Nonetheless, the crisis into which the country has fallen may change the behaviour of the politicians. After all, that these much maligned individuals allowed the passage of a constitution that most of them regarded as being directly adverse to their interests, but which they had persuaded themselves is in the public interest, speaks much for their sense of patriotism.

The new parliament and the new government, assuming that it will acquire a spark of concern for the national interest which has been so missing in our national life, will have some major reform tasks:  

(1) Reform of the Bank of Thailand, together with the assembly of machinery for monetary policy for, with a flexible exchange rate, the task of formulating it is no longer as trivial as it was in the past.  

(2) Reform of the system of financial supervision and regulation, together with (possible) an introduction of an explicit deposit insurance scheme.  

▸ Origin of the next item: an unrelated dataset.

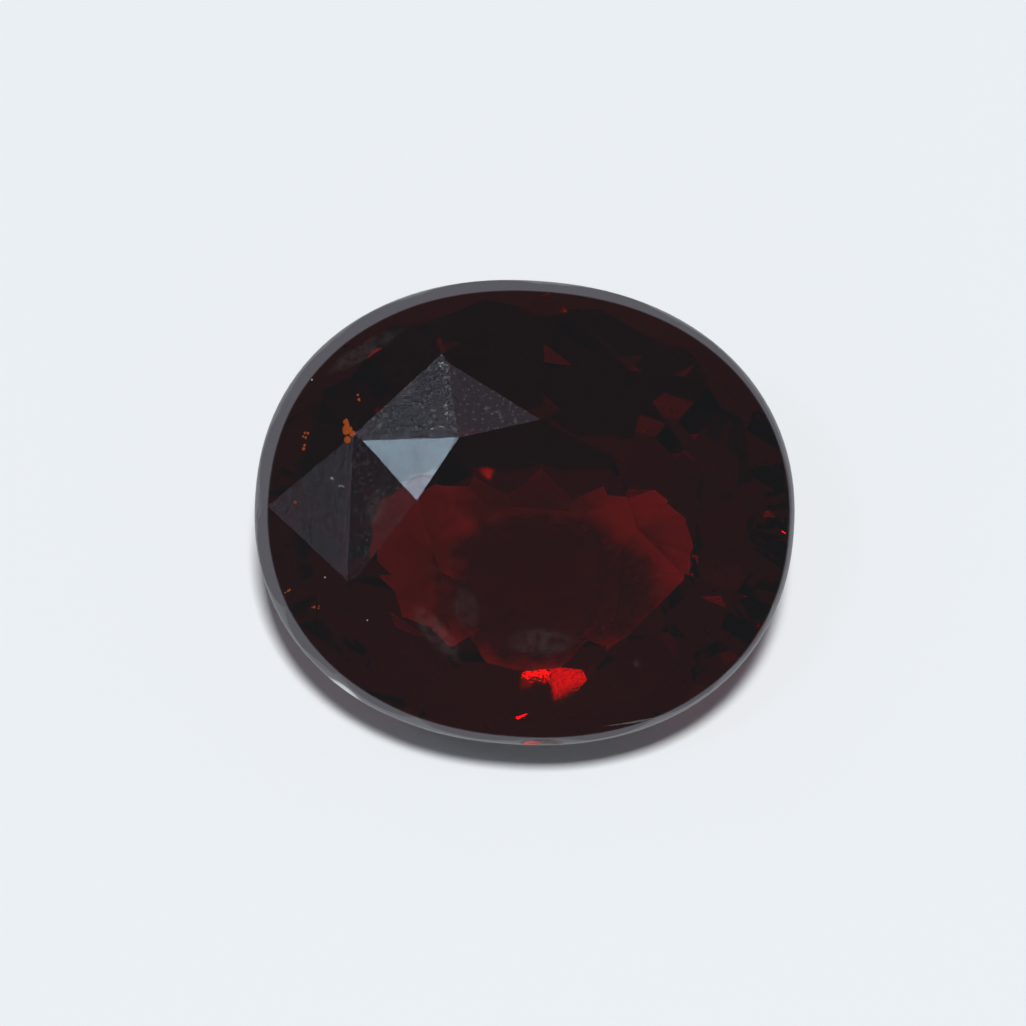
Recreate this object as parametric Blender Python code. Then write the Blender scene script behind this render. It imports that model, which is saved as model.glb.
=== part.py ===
"""A cut oval garnet, made the way a cutter makes one: a rounded preform, then one flat cut for each facet.

The stone is cut with its table facing +Z and its girdle about z = 0. It is then leaned towards -Y until
the broad facet beside its culet lies on the ground, which is how a loose stone with a flat bottom lies.
All lengths are in metres.
"""

import math

import bmesh
import bpy
from mathutils import Matrix, Vector

# The oval, seen along the stone's axis. A power of 2 is a true ellipse, and more is squarer.
STONE_LENGTH = 0.0086
STONE_WIDTH = 0.0074
OUTLINE_POWER = 2.17
OUTLINE_SIDES = 128

# The girdle is a band ground by hand, round in section, so the crown starts inside the widest line.
GIRDLE_THICKNESS = 0.00042
GIRDLE_ROUNDING = 0.00015
GIRDLE_ROWS = 8
CROWN_SHIFT = Vector((0.00007, -0.00002))

# The crown: an eight-sided table, eight stars, eight mains in two tiers and sixteen upper girdle facets.
CROWN_HEIGHT = 0.00088
TABLE_SHARE = 0.406
TABLE_TURN = -3.5
SHOULDER_HEIGHT = 0.00060
STAR_REACH = 0.86
# Where the mains, stars and girdle facets meet: degrees from the long axis, and share of the half size.
# The stone was cut by eye, so no two of these corners are quite alike.
SHOULDER_CORNERS = (
    (18.0, 0.690),
    (61.0, 0.730),
    (117.5, 0.735),
    (156.5, 0.700),
    (209.0, 0.715),
    (249.0, 0.660),
    (302.0, 0.675),
    (341.0, 0.660),
)

# The pavilion, from the girdle down: facets in each tier, bearing of the first in degrees, then slope in
# degrees and the share of the half size at which the tier ends. Both are given at the front, -Y, and at
# the back, because the stone has more belly at the front and round both ends. The last tier closes on
# the culet, which lies a little off the middle.
PAVILION_TIERS = (
    (16, -90.0, (59.6, 48.0), (0.78, 0.833)),
    (16, -78.75, (44.0, 36.5), (0.56, 0.093)),
    (16, -90.0, (28.0, 32.3), (0.0, 0.0)),
)
CULET_SHIFT = Vector((0.00024, 0.00008))
# How sharply the front figures give way to the back ones: 1 is evenly, and more keeps the belly further
# round the ends.
BACK_SHARPNESS = 3.7

# The facet that the stone lies on faces -Y and down. It is flatter than its neighbours and cuts off the
# culet, so it spreads round the point right under the stone's centre of mass. Its depth is taken below
# the girdle's middle, on the stone's axis.
LEAN = 20.0
SEAT_DEPTH = 0.0030

# Tolerances of the cuts.
ON_PLANE = 1e-8
MERGE = 3e-6

GARNET_RED = (0.19, 0.008, 0.012, 1.0)
GARNET_ROUGHNESS = 0.05
GARNET_REFRACTION = 1.77


def clear_scene():
    for item in list(bpy.data.objects):
        bpy.data.objects.remove(item, do_unlink=True)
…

(3) Reform of the machinery for fiscal policy formulation and the establishment of a mechanism to link with monetary policy.

In the design of these reforms, a clear relationship between the policy level and the technical level has to be mapped out. I have purposely used the word "technical" rather than the more overpowering "technocratic", because the country's political evolution has to be recognised. These reforms are by their very nature long term.  Meanwhile, for the more urgent short-term tasks, we shall have to continue to rely on IMF dictates.